Begin with the line containing "mesh_dome = bowl(DOME_BASE, DOME_RADIUS, 0.7, 3.8)" and end with the line containing "for node in"; set down that block verbatim and nothing else.

★ ★ ★

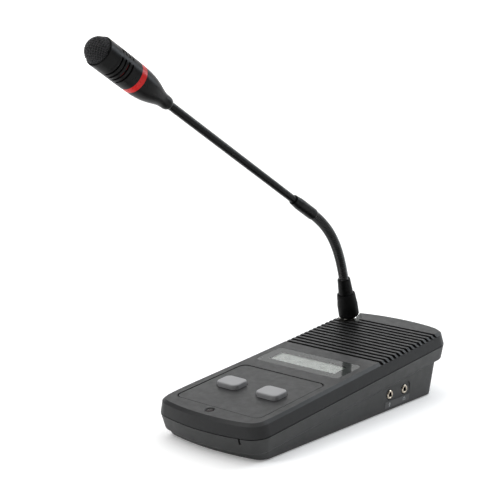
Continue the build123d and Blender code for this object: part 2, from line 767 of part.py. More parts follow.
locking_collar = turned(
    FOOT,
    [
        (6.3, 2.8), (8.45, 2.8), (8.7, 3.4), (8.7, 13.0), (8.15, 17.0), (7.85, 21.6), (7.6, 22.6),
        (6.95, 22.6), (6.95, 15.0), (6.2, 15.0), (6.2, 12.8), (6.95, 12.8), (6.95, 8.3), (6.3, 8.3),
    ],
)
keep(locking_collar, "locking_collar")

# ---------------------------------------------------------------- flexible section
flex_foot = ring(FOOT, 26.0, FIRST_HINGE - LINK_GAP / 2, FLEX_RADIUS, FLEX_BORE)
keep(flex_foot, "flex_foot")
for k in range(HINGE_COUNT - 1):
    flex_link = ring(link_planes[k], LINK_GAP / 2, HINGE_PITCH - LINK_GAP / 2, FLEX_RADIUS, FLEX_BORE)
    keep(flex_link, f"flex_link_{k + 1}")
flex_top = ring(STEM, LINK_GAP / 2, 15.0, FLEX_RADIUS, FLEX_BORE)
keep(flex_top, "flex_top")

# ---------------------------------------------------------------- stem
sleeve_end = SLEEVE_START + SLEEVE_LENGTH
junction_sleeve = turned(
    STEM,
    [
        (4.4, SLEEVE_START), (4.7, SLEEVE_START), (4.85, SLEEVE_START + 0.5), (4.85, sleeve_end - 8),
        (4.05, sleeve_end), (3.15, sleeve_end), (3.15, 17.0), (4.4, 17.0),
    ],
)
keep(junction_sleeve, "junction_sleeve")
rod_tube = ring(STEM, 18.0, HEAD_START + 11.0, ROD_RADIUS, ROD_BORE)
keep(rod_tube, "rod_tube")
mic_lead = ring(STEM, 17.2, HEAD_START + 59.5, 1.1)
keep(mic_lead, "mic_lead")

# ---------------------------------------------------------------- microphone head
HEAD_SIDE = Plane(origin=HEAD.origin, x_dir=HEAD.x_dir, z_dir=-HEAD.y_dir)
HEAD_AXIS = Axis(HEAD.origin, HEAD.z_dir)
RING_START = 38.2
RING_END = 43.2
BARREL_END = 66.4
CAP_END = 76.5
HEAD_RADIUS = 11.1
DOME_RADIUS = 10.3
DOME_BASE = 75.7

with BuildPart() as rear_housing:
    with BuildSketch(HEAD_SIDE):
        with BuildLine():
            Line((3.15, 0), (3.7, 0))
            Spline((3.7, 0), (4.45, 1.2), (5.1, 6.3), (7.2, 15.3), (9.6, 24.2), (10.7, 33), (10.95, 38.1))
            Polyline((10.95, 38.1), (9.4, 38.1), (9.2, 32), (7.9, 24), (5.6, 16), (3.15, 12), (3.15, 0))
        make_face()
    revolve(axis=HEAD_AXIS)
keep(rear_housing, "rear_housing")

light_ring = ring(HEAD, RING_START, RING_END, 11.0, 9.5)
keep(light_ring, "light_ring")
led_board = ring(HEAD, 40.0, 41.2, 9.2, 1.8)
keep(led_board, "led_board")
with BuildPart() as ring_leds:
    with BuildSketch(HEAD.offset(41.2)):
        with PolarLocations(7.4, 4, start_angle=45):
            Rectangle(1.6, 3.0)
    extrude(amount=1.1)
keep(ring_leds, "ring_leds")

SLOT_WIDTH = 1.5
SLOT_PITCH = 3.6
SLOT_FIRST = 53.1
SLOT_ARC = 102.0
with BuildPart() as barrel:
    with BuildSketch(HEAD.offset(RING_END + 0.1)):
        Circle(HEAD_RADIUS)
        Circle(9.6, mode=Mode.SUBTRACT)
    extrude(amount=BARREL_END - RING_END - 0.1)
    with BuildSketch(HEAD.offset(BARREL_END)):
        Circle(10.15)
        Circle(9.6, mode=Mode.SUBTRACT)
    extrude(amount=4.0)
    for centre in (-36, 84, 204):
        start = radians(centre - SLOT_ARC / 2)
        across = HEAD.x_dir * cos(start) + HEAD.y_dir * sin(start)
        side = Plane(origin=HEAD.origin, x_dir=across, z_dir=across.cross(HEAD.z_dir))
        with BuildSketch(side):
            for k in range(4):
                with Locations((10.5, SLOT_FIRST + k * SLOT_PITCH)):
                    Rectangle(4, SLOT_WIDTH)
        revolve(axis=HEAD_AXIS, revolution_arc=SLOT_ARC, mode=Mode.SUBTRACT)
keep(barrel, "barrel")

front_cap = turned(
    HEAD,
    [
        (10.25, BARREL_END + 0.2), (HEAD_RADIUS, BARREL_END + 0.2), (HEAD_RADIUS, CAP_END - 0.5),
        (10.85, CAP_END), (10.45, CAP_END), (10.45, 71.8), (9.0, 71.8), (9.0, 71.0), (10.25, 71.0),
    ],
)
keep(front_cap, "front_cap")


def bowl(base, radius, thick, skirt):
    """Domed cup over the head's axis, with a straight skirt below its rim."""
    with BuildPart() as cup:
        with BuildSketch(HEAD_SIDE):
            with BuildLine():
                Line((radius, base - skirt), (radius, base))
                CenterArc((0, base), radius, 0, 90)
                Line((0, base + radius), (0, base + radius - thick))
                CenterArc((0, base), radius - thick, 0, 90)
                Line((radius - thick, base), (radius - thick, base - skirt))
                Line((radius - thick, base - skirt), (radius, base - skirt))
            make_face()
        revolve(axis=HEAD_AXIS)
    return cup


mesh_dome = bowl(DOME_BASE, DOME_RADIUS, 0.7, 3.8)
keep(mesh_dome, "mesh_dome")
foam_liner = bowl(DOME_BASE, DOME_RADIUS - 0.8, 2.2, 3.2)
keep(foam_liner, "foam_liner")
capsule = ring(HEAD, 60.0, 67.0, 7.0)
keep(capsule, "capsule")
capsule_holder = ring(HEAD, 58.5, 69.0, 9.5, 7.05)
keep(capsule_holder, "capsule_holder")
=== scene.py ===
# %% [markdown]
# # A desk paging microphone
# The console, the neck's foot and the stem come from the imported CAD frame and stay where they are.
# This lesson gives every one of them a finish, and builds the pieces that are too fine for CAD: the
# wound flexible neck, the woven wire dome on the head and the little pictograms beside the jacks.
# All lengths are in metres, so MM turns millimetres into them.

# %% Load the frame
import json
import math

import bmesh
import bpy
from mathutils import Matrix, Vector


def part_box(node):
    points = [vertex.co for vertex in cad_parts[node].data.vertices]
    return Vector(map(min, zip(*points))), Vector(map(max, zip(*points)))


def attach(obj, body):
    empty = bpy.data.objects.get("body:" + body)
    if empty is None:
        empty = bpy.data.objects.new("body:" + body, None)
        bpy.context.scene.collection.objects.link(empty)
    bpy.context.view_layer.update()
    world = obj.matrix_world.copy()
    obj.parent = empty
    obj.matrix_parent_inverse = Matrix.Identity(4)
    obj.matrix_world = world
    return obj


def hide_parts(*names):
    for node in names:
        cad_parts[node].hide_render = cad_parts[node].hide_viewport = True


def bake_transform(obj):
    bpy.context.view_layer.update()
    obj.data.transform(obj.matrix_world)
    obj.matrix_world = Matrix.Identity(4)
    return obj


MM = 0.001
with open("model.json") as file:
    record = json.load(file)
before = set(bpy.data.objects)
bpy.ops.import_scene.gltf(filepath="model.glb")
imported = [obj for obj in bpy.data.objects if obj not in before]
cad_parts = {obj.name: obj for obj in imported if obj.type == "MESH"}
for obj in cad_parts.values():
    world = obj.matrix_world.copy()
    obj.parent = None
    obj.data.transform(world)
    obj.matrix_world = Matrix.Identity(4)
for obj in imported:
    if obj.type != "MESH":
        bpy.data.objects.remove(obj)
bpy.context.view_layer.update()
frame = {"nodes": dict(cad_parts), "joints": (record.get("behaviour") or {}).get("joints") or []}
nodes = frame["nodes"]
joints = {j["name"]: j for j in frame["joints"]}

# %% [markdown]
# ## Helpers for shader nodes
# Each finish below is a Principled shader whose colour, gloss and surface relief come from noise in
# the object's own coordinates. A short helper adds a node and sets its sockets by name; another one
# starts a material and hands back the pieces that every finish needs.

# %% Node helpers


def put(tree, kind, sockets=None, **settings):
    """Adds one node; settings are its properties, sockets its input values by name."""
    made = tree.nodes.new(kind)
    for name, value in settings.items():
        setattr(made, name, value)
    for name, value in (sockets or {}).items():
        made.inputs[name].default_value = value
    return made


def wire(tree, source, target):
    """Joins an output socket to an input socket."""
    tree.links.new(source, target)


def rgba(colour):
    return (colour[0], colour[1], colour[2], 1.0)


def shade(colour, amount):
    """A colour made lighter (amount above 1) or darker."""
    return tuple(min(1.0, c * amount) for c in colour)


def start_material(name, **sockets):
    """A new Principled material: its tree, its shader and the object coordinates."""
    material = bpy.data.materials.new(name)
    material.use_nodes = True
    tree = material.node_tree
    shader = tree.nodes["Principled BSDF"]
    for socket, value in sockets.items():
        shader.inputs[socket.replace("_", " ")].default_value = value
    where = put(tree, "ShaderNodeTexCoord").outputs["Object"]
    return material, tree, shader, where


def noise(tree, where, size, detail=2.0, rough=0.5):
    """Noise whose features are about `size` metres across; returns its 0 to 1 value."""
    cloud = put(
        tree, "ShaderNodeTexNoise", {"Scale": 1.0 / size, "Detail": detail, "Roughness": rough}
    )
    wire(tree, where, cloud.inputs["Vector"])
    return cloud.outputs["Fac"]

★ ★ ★

**FINISHED TASK:**
mesh_dome = bowl(DOME_BASE, DOME_RADIUS, 0.7, 3.8)
keep(mesh_dome, "mesh_dome")
foam_liner = bowl(DOME_BASE, DOME_RADIUS - 0.8, 2.2, 3.2)
keep(foam_liner, "foam_liner")
capsule = ring(HEAD, 60.0, 67.0, 7.0)
keep(capsule, "capsule")
capsule_holder = ring(HEAD, 58.5, 69.0, 9.5, 7.05)
keep(capsule_holder, "capsule_holder")
=== scene.py ===
# %% [markdown]
# # A desk paging microphone
# The console, the neck's foot and the stem come from the imported CAD frame and stay where they are.
# This lesson gives every one of them a finish, and builds the pieces that are too fine for CAD: the
# wound flexible neck, the woven wire dome on the head and the little pictograms beside the jacks.
# All lengths are in metres, so MM turns millimetres into them.

# %% Load the frame
import json
import math

import bmesh
import bpy
from mathutils import Matrix, Vector


def part_box(node):
    points = [vertex.co for vertex in cad_parts[node].data.vertices]
    return Vector(map(min, zip(*points))), Vector(map(max, zip(*points)))


def attach(obj, body):
    empty = bpy.data.objects.get("body:" + body)
    if empty is None:
        empty = bpy.data.objects.new("body:" + body, None)
        bpy.context.scene.collection.objects.link(empty)
    bpy.context.view_layer.update()
    world = obj.matrix_world.copy()
    obj.parent = empty
    obj.matrix_parent_inverse = Matrix.Identity(4)
    obj.matrix_world = world
    return obj


def hide_parts(*names):
    for node in names:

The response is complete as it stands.